Catalogue description Records of the Medical Branch, the Special Education Branch, and predecessors

Details of Division within ED
Reference: Division within ED
Title: Records of the Medical Branch, the Special Education Branch, and predecessors
Description:

Records reflecting the responsibilities of the Medical Branch, the Special Education Branch and successors, relating to special schools, nursery education, and the health and physical condition of school children, including files relating to handicapped children, evening play centres, school meals, school medical inspections and services, and social and physical training.

Registered files are in ED 50, ED 66 and ED 137.

Special school files are in ED 32, with files relating to the provision of special schools in ED 133.

Files relating to further education for handicapped persons are in ED 62, and files on the provision of boarding accommodation for handicapped children are in ED 122.

Evening play centre files are in ED 65, with files for nursery schools in ED 69.

General files relating to nursery education are in ED 102.

Files relating to the school meals service are in ED 123.

LEA files on social and physical training are in ED 101.

Papers of the Working Party on Educational Psychologists are in ED 130.

Date: 1872-1974
Related material:

LEA files on physical training are in ED 56

Separated material:

Medical Branch precedent files are included in ED 125

Legal status: Public Record(s)
Language: English
Creator:

Board of Education, Medical Branch, 1923-1944

Board of Education, Medical Department, 1907-1923

Department of Education and Science, Medical Branch, 1970-1972

Department of Education and Science, Special Education Branch, 1970-1972

Department of Education and Science, Special Services Branch, 1964-1970

Ministry of Education, Medical Branch, 1944-1948

Ministry of Education, Special Services Branch, 1948-1964

Physical description: 13 series
Administrative / biographical background:

Prior to 1907, although various special services for handicapped children had come within the Board of Education's field of responsibility under legislation of 1893 relating to blind and deaf children and of 1899 relating to defective and epileptic children, no special administrative arrangements had been made for the conduct of this business.

In 1907, the Education (Administrative Provisions) Act, section 13, laid upon the local education authority (LEA) 'the duty to provide for the medical inspection of children immediately before, or at the time of, or as soon as possible after, their admission to a public elementary school, and on such other occasions as the Board of Education may direct, and the power to make such arrangements as may be sanctioned by the Board of Education for attending to the health and physical condition of the children educated in public elementary schools.' The provisions of this act made it necessary for the board to employ professional medical staff and the Medical Branch was established in 1907 under a chief medical officer and given responsibility for the administration of all special services.
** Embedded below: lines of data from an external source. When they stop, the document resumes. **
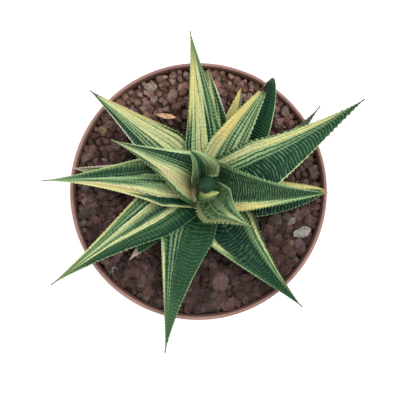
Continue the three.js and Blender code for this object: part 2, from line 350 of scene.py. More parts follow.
def use_group(tree, group, **inputs):
    """Places a group with its own values in a tree, and gives its outputs by name."""
    named = {label(key): value for key, value in inputs.items()}
    node = put(tree, "ShaderNodeGroup", 0, named, node_tree=group).socket.node
    return {socket.name.lower(): Output(tree, socket) for socket in node.outputs}


# Leaf effects

# Patterns on a leaf: how fine across and along the blade, their detail and their roughness.
SWAY = (2.5, 2.2, 1.0, 0.5)
JAG = (9.0, 26.0, 2.0, 0.5)
STRIPE_ENDS = (8.0, 0.8, 1.0, 0.5)
LONG_THREADS = (6.5, 1.1, 1.0, 0.5)
FRECKLES = (20.0, 105.0, 2.0, 0.7)
CELLS = (11.0, 52.0, 3.0, 0.75)
VEINS = (2.4, 3.0, 0.6)  # along the blade only, as each leaf has its own fineness across it
BREAKS = (30.0, 3.0, 0.7)
VEIN_STRENGTH = 0.8
VALLEY_COLOUR = (0.004, 0.012, 0.008, 1.0)
STRIPE_SOFTNESS = 0.008
STRIPE_OVERLAP = 0.1
TIP_BLEND = 0.2
DRY_BLEND = 0.05
LEAF_SPECULAR = 0.08
LEAF_GRAIN = 2600.0
LEAF_RELIEF = (0.55, 0.00018)
SEED_STEP = 3.7  # keeps the patterns of two leaves apart


def pattern(place, fineness, seed):
    """Noise that is drawn out along a leaf."""
    by_width, by_length, detail, roughness = fineness
    across, along, _ = parts_of(place)
    return noise(point(across * by_width, along * by_length, seed), 1.0, detail, roughness)


def find_stripes(place, wander, turnover, veins, seed):
    """Where a point lies across the stripes, wandering a little, and how far out it is."""
    across, along, _ = parts_of(place)
    jag = pattern(place, JAG, seed) - 0.5
    sway = pattern(place, SWAY, seed) - 0.5
    reach = (pattern(place, STRIPE_ENDS, seed) - 0.5) * 0.6 + along
    gap = abs(jag) * 0.12 + abs(pattern(place, LONG_THREADS, seed) - 0.5)
    return dict(
        across=remap((jag * 0.9 + sway) * wander + across, -1.0, 1.0, kind="LINEAR"),
        outer=remap(reach, turnover - STRIPE_OVERLAP, turnover + STRIPE_OVERLAP),
        vein=remap(pattern(place, (veins, *VEINS), seed), 0.3, 0.7),
        thread=remap(gap, 0.02, 0.075, 1.0, 0.0),
    )


def find_ridges(ridge, place, width, breaks):
    """The thin crest of each cross ridge, broken a little, and the valleys between them."""
    level, sideways, _ = parts_of(ridge)
    away = abs(maths("ARCTAN2", sideways, level)) / math.pi
    strength = maths("SQRT", level * level + sideways * sideways)
    broken = remap(pattern(place, (breaks, *BREAKS), 3.0), 0.4, 0.62, 0.02, 1.1)
    return dict(
        crest=remap(away, 0.0, width, 1.0, 0.0) * strength * broken,
        valley=remap(away, 0.35, 0.95) * strength,
    )


def lay_skin(colour, place, vein, thread, crest, valley, threads, freckles, crest_strength, crest_colour):
    """Lays veins, pale crests and dark valleys over the stripe colour, strongest on the green."""
    red = put(colour.tree, "ShaderNodeSeparateColor", 0, (colour,))
    green = remap(red, 0.08, 0.3, 1.0, 0.0)
    shade = remap(vein, 0.0, 1.0, 0.72, 1.22, "LINEAR")
    veined = blend(VEIN_STRENGTH, colour, shaded(colour, shade))
    thread_tone = blend(green, PAINTS["mid"], PAINTS["sage"])
    threaded = blend(thread * threads * (green * -0.35 + 1.0), veined, thread_tone)
    freckle = remap(pattern(place, FRECKLES, 7.0), 0.58, 0.7, 0.0, freckles)
    freckled = blend(freckle * green, threaded, PAINTS["sage"])
    mottle = remap(pattern(place, CELLS, 11.0), 0.34, 0.66, 0.76, 1.24, "LINEAR")
    sunk = blend(valley * (green * 0.5 + 0.02), shaded(freckled, mottle), VALLEY_COLOUR)
    raised = crest * (green * 0.93 + 0.07) * crest_strength
    return dict(colour=blend(raised, sunk, crest_colour), green=green)


def lay_margin(colour, edge, along, crest, width, strength, margin_colour):
    """A pale hard margin with paler teeth, as wide in millimetres as the width says."""
    wide = width * (crest * 0.9 + 0.6)
    near = remap(edge, wide * 0.35, wide, 1.0, 0.0)
    rootward = remap(along, 0.12, 0.32, 0.3, 1.0)
    tipward = remap(along, 0.9, 0.99, 1.0, 0.2)
    shown = near * (strength * (crest * 0.7 + 0.35)) * rootward
    return dict(colour=blend(maths("MULTIPLY", shown, tipward, clamp=True), colour, margin_colour))


def dry_end(colour, place, start, dry_colour, seed):
    """Turns the end of a leaf to its dried colour past the start, with a frayed border."""
    across, along, _ = parts_of(place)
    where = point(across * 4.0, along * 22.0, seed)
    frayed = (noise(where, 1.0, 3.0) - 0.5) * 0.12 + along
    dry = remap(frayed, start, start + DRY_BLEND)
    blotch = remap(noise(where, 2.3, 3.0, 0.7), 0.3, 0.7, 0.45, 1.25)
    return dict(colour=blend(dry, colour, shaded(dry_colour, blotch)), dry=dry)


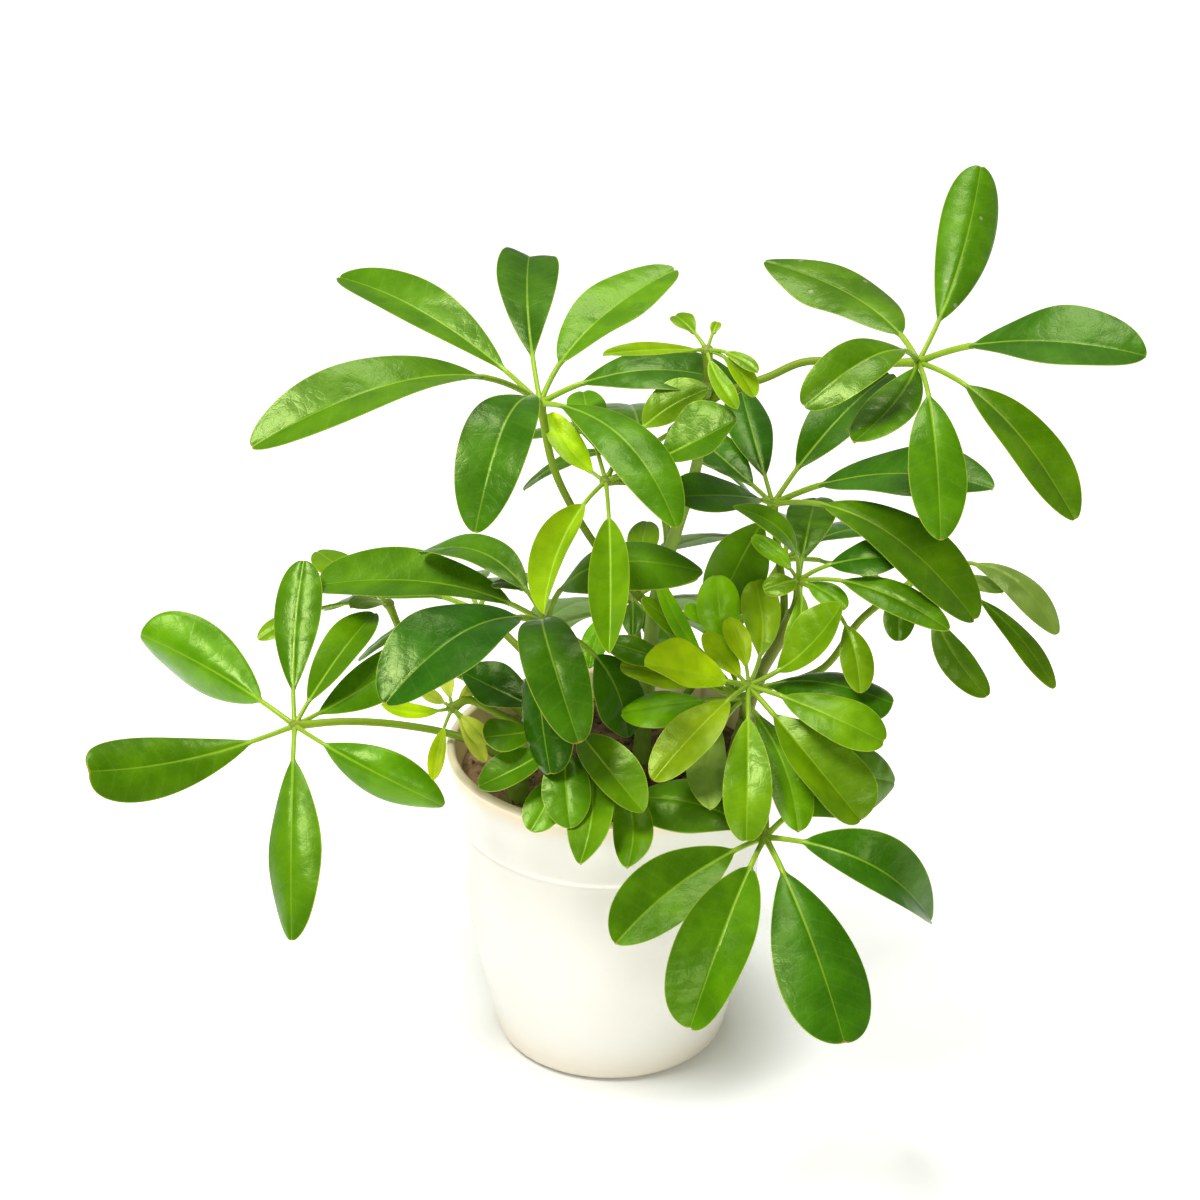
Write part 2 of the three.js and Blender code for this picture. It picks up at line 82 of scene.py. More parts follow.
# %% Studio
FLOOR_HALF = 6.0
ROOM_COLOUR, ROOM_STRENGTH = (1, 0.99, 0.86, 1), 0.24
LAMPS = {  # where it hangs and where it aims, its side, in metres, and its power in watts
    "key lamp": ((-0.6, -0.4, 1.6), (0, 0, 0.15), 0.5, 23),
    "front lamp": ((0.35, -1.7, 0.95), (0, 0, 0.15), 0.5, 6),
    "top lamp": ((0.0, 0.5, 1.6), (0, 0, 0.2), 0.6, 9.5),
}
scene = bpy.context.scene
scene.view_settings.view_transform = "Standard"
scene.view_settings.look = "None"

world = bpy.data.worlds.new("white room")
world.use_nodes = True
background = world.node_tree.nodes["Background"]
background.inputs["Color"].default_value = ROOM_COLOUR
background.inputs["Strength"].default_value = ROOM_STRENGTH
scene.world = world


def lamp(name, place, aim, size, power):
    """A square area lamp at `place` that faces `aim`, both in metres."""
    light = bpy.data.lights.new(name, "AREA")
    light.size = size
    light.energy = power
    holder = bpy.data.objects.new(name, light)
    holder.location = place
    holder.rotation_euler = (Vector(aim) - Vector(place)).to_track_quat("-Z", "Y").to_euler()
    scene.collection.objects.link(holder)


for name, (place, aim, size, power) in LAMPS.items():
    lamp(name, place, aim, size, power)

floor_mesh = bpy.data.meshes.new("floor")
corners = np.array([(-1, -1, 0), (1, -1, 0), (1, 1, 0), (-1, 1, 0)]) * FLOOR_HALF
floor_mesh.from_pydata(corners.tolist(), [], [(0, 1, 2, 3)])
floor = bpy.data.objects.new("floor", floor_mesh)
scene.collection.objects.link(floor)
print("lamps:", list(LAMPS))

# %% [markdown]
# ## Shader maths in Python
# A finish is a formula over the surface. Written as nodes it is hard to read, so one small class
# wraps an output socket and lets `+`, `*` and the rest add the Math node that does the sum. Every
# other node comes from `node`, which sets its options first and then its values and links.


# %% A socket that can be calculated with
class Wire:
    """The output of a shader node. An operator on it adds a Math node and returns its output."""

    def __init__(self, finish, socket):
        self.finish, self.socket = finish, socket

    def math(self, operation, first, second=0.0):
        return self.finish.node("Math", {"operation": operation}, {0: first, 1: second})

    def __add__(self, other):
        return self.math("ADD", self, other)

    def __mul__(self, other):
        return self.math("MULTIPLY", self, other)

    def __sub__(self, other):
        return self.math("SUBTRACT", self, other)

    def __rsub__(self, other):
        return self.math("SUBTRACT", other, self)

    def __truediv__(self, other):
        return self.math("DIVIDE", self, other)

    __radd__, __rmul__ = __add__, __mul__

    def wrapped(self):
        return self.math("FRACT", self)

    def size(self):
        return self.math("ABSOLUTE", self)

    def ramp(self, start, end):
        """0 below `start`, 1 above `end` and a smooth step between them, or falling if start > end."""
        low, high, rising = min(start, end), max(start, end), start < end
        limits = {"From Min": low, "From Max": high, "To Min": 1.0 - rising, "To Max": 1.0 * rising}
        options = {"interpolation_type": "SMOOTHSTEP"}
        return self.finish.node("MapRange", options, {"Value": self, **limits})


class Finish:
    """A material with one Principled shader. `node` adds any node, `shade` feeds the shader."""

    SOCKETS = {"specular_ior_level": "Specular IOR Level"}  # the one name with capitals of its own

    def __init__(self, name, **constants):
        self.material = bpy.data.materials.new(name)
        self.material.use_nodes = True
        self.tree = self.material.node_tree
        self.shader = self.tree.nodes["Principled BSDF"]
        self.shade(**constants)

    def feed(self, socket, value):
        """Links a wire into the socket, or sets it to a number or to a colour like '#rrggbb'."""
        if isinstance(value, Wire):
            self.tree.links.new(value.socket, socket)
        elif isinstance(value, str):
            socket.default_value = linear(value)
        else:
            socket.default_value = value

    def node(self, kind, options=None, values=None, output=0):
        """Adds a node, sets its options, then its values and links, and returns one output."""
        made = self.tree.nodes.new("ShaderNode" + kind)
        for option, setting in (options or {}).items():
            setattr(made, option, setting)
        for socket, value in (values or {}).items():
            self.feed(made.inputs[socket], value)
        return Wire(self, made.outputs[output])

    def place(self):
        """The point's own place on the object, in metres."""
        return self.node("TexCoord", output=3)

    def split(self, vector):
        """The x, y and z of a vector."""
        parts = self.node("SeparateXYZ", None, {0: vector}).socket.node.outputs
        return [Wire(self, part) for part in parts]

    def value(self, name):
        """A number stored at every point of the mesh."""
        return self.node("Attribute", {"attribute_name": name}, output=2)

    def colour(self, name):
        """A colour stored at every point of the mesh."""
        return self.node("Attribute", {"attribute_name": name}, output=0)

    def noise(self, scale, detail=2, rough=0.5):
        """Cloudy noise in 0 to 1, about `scale` clouds a metre."""
        values = {"Vector": self.place(), "Scale": scale, "Detail": detail, "Roughness": rough}
        return self.node("TexNoise", None, values)

    def cells(self, scale, feature="DISTANCE_TO_EDGE"):
        """The distance to the walls of random cells, or with "F1" to their middles."""
        values = {"Vector": self.place(), "Scale": scale}
        return self.node("TexVoronoi", {"feature": feature}, values)

    def mix(self, share, first, second, blend="MIX"):
        """`first` where the share is 0 and `second` where it is 1."""
        options = {"data_type": "RGBA", "blend_type": blend}
        return self.node("Mix", options, {0: share, 6: first, 7: second}, output=2)

    def bump(self, height, depth):
        """A normal tilted by a height of 0 to 1 that stands for `depth` metres."""
        return self.node("Bump", None, {"Height": height, "Distance": depth, "Strength": 1.0})

    def shade(self, **wires):
        """Feeds the shader's inputs, named in small letters."""
        for name, wire in wires.items():
            self.feed(self.shader.inputs[self.SOCKETS.get(name, name.replace("_", " ").title())], wire)


def linear(code):
    """The scene-linear colour of a screen colour written as '#rrggbb'."""
    screen = np.array([int(code[i : i + 2], 16) for i in (1, 3, 5)]) / 255
    return (*np.where(screen < 0.04045, screen / 12.92, ((screen + 0.055) / 1.055) ** 2.4), 1.0)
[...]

The branch was responsible for the school medical service (even after statutory responsibility for it was transferred to the Ministry of Health in 1919). The provision of school meals and milk, the organisation and inspection of physical training, the supervision of evening play centres, maternity and infant welfare (until 1919 when these were transferred to the Ministry of Health), day nurseries and institutions providing post-elementary education for handicapped children were among its other responsibilities.

The 1907 Act made medical inspection of these children mandatory and provided for any necessary treatment to be provided by the LEAs. By the outbreak of war in 1939, LEAs were giving medical inspections at least three times during a child's school life and providing treatment for skin diseases, defective vision, dental disease and infected tonsils and adenoids, while many also ran clinics to treat ear infections, orthopaedic defects, squint, ringworm, heart disease and rheumatism and a few also provided child guidance clinics. LEAs were also responsible for identifying "exceptional" children (defined as blind, partially blind, deaf, partially deaf, crippled, delicate, mentally defective and epileptic) and for educating them in special schools. As far as was possible, the school medical service was maintained during the two world wars, but inevitably, especially during the Second World War, it suffered from shortages of staff and accommodation.

The Education (Provision of Meals) Act 1906 gave LEAs the right to provide premises for and assist the work of voluntary associations which had begun to provide meals and hot drinks for needy schoolchildren. If sufficient funds were not available the Authority, with the permission of the Board, was authorised to raise a rate of not more than half pence in the pound to defray expenses. The Milk Act 1934 made provision for the supply of milk, at first at a subsidised rate and from 1946, free. No very large expansion in the school meals service took place until the Second World War; but after temporary dislocation on the outbreak of war, it was soon recognised as the best way of ensuring that children got adequate food despite difficulties caused by rationing, mass evacuation and so on. Rapid expansion of the service followed, the Treasury bearing capital costs. The Education Act 1944 gave LEAs a statutory duty to provide school meals for all primary and secondary school pupils who wanted them and regulations set out the required standards. Full financial responsibility for the service passed to the LEAs in 1967.

After the Second World War the Medical Branch was renamed the Special Services Branch. In the early 1970s there were separate Special Education and Medical branches. After 1972, the Department's health functions were transferred to the National Health Service, with its special education functions transferred to one of the Department of Education and Science's three schools branches, the entire staff and time of one of these branches becoming occupied with special services.